New IR mineralogy and Rb-Sr geochronology measurements of Martian meteorites
Friday, 19 December 2014: 4:45 PM
We are using coordinated IR spectroscopy and Rb-Sr geochronology measurements to map the mineralogy and assess the history of Martian meteorites. By integrating these techniques, we can identify primary and biased isochrons, and place them in mineralogical context, which is especially valuable for complex brecciated meteorites like NWA 7034. Our measurements are composed of hundreds of IR and Rb-Sr measurements made across a sample. The IR reflectance measurements are made with a Thermo Scientific iN10 Fourier transform infrared microscope (μFTIR) to map the dominant mineral signatures, with spot sizes that can range from 10 - 300 µm and making maps that can have spatial resolutions from 10 - 300 µm. Rb and Sr isotopes are measured with a prototype laser ablation resonance ionization mass spectrometer using 70 μm spots and 250 μm spacing. Using these techniques for well-behaved samples like Zagami, we have been able to determine an age of 280±100 Ma (vs 166 Ma via traditional methods). For some samples that have experienced multiple alteration events, we are able to identify multiple isochrons, each associated with a specific mineralogy.

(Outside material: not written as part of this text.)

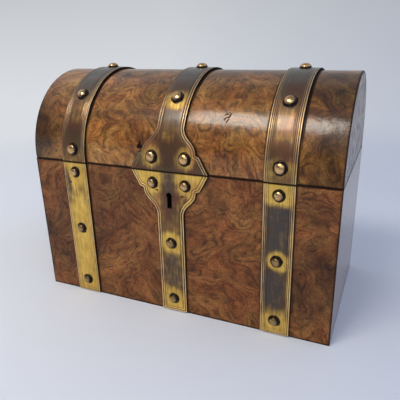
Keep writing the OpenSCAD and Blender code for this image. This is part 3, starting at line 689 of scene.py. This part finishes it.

NWA 7034 is known to host multiple ages and lithologies, and hence is ideally suited to high-resolution Rb-Sr and mineralogy mapping analysis. We have completed the IR measurements of NWA 7034, and will report on these results synthesized with Rb-Sr isotope measurements. In addition to aiding the geochronology measurements, the IR spectra also provide new, phase-isolated data for interpreting orbital and landed datasets. These spectra are particularly useful for representing phases such as pigeonite that are difficult to isolate physically and vary compositionally from their terrestrial counterparts.